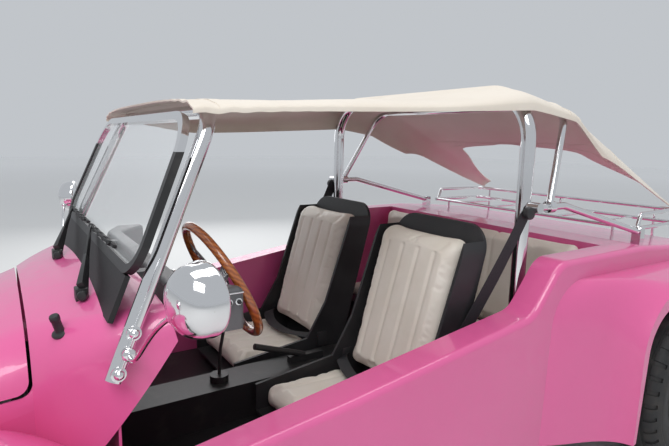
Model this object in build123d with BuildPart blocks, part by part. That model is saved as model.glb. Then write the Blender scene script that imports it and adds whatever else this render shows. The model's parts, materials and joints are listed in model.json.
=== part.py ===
from build123d import *
import math
import os

os.makedirs("parts", exist_ok=True)

# Four-seat beach buggy on a rear-engined platform, in millimetres.
# +Z is up, -Y is the front of the car and +X is the car's left side.
# The origin lies on the ground, below the middle of the length.
# A station is a distance behind the front axle.

# Overall layout
wheelbase = 2400.0
front_overhang = 600.0
rear_overhang = 680.0
overall_length = front_overhang + wheelbase + rear_overhang
front_axle_y = front_overhang - overall_length / 2
wall = 6.0
shut_gap = 7.0
seat_gap = 0.3

# Wheels
front_tyre_radius = 310.0
front_tyre_width = 186.0
front_tyre_x = 680.0
rear_tyre_radius = 335.0
rear_tyre_width = 245.0
rear_tyre_x = 800.0
rim_radius = 190.0
kingpin_x = 600.0

# Tub
floor_z = 230.0
floor_thickness = 6.0
sill_z = 225.0
ledge_inner_x = 646.0
ledge_outer_x = 745.0
haunch_x = 705.0
ledge_front = 362.0
ledge_front_z = 530.0
ledge_rear = wheelbase - 820.0
ledge_rear_z = 704.0
haunch_front = wheelbase - 690.0
haunch_z = 868.0
deck_rear = wheelbase + 380.0
deck_rear_z = 835.0
tail_station = wheelbase + 560.0
tail_z = 560.0
tail_foot_z = 490.0
seatback_station = wheelbase - 290.0
bench_station = wheelbase - 640.0
bench_z = 384.0
edge_radius = 20.0

# Front body
bonnet_rear = 192.0
bonnet_rear_z = 676.0
bonnet_front = -330.0
bonnet_front_z = 590.0
hinge_x = 110.0
hinge_z = 700.0
hinge_radius = 8.0
hinge_pin = 4.0
scuttle_tip = 486.0
scuttle_tip_z = 792.0
scuttle_foot = 345.0
scuttle_foot_z = 545.0
splash_station = 356.0
toe_station = 190.0
toe_half = 345.0

# Tubes
post_radius = 19.0
hoop_radius = 25.4
hoop_x = 585.0
hoop_station = wheelbase - 705.0
hoop_top_z = 1430.0
hoop_bend = 170.0
stay_radius = 13.0
stay_x = 638.0
stay_z = 1039.0
bow_radius = 12.5
bow_x = 558.0
bow_station = wheelbase - 466.0
bow_z = 1395.0
bumper_radius = 25.4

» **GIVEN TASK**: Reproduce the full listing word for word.

» **IN RESPONSE**:
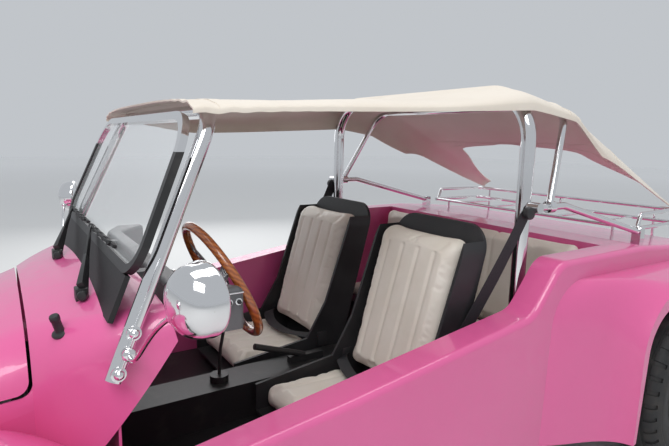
Model this object in build123d with BuildPart blocks, part by part. That model is saved as model.glb. Then write the Blender scene script that imports it and adds whatever else this render shows. The model's parts, materials and joints are listed in model.json.
=== part.py ===
from build123d import *
import math
import os

os.makedirs("parts", exist_ok=True)

# Four-seat beach buggy on a rear-engined platform, in millimetres.
# +Z is up, -Y is the front of the car and +X is the car's left side.
# The origin lies on the ground, below the middle of the length.
# A station is a distance behind the front axle.

# Overall layout
wheelbase = 2400.0
front_overhang = 600.0
rear_overhang = 680.0
overall_length = front_overhang + wheelbase + rear_overhang
front_axle_y = front_overhang - overall_length / 2
wall = 6.0
shut_gap = 7.0
seat_gap = 0.3

# Wheels
front_tyre_radius = 310.0
front_tyre_width = 186.0
front_tyre_x = 680.0
rear_tyre_radius = 335.0
rear_tyre_width = 245.0
rear_tyre_x = 800.0
rim_radius = 190.0
kingpin_x = 600.0

# Tub
floor_z = 230.0
floor_thickness = 6.0
sill_z = 225.0
ledge_inner_x = 646.0
ledge_outer_x = 745.0
haunch_x = 705.0
ledge_front = 362.0
ledge_front_z = 530.0
ledge_rear = wheelbase - 820.0
ledge_rear_z = 704.0
haunch_front = wheelbase - 690.0
haunch_z = 868.0
deck_rear = wheelbase + 380.0
deck_rear_z = 835.0
tail_station = wheelbase + 560.0
tail_z = 560.0
tail_foot_z = 490.0
seatback_station = wheelbase - 290.0
bench_station = wheelbase - 640.0
bench_z = 384.0
edge_radius = 20.0

# Front body
bonnet_rear = 192.0
bonnet_rear_z = 676.0
bonnet_front = -330.0
bonnet_front_z = 590.0
hinge_x = 110.0
hinge_z = 700.0
hinge_radius = 8.0
hinge_pin = 4.0
scuttle_tip = 486.0
scuttle_tip_z = 792.0
scuttle_foot = 345.0
scuttle_foot_z = 545.0
splash_station = 356.0
toe_station = 190.0
toe_half = 345.0

# Tubes
post_radius = 19.0
hoop_radius = 25.4
hoop_x = 585.0
hoop_station = wheelbase - 705.0
hoop_top_z = 1430.0
hoop_bend = 170.0
stay_radius = 13.0
stay_x = 638.0
stay_z = 1039.0
bow_radius = 12.5
bow_x = 558.0
bow_station = wheelbase - 466.0
bow_z = 1395.0
bumper_radius = 25.4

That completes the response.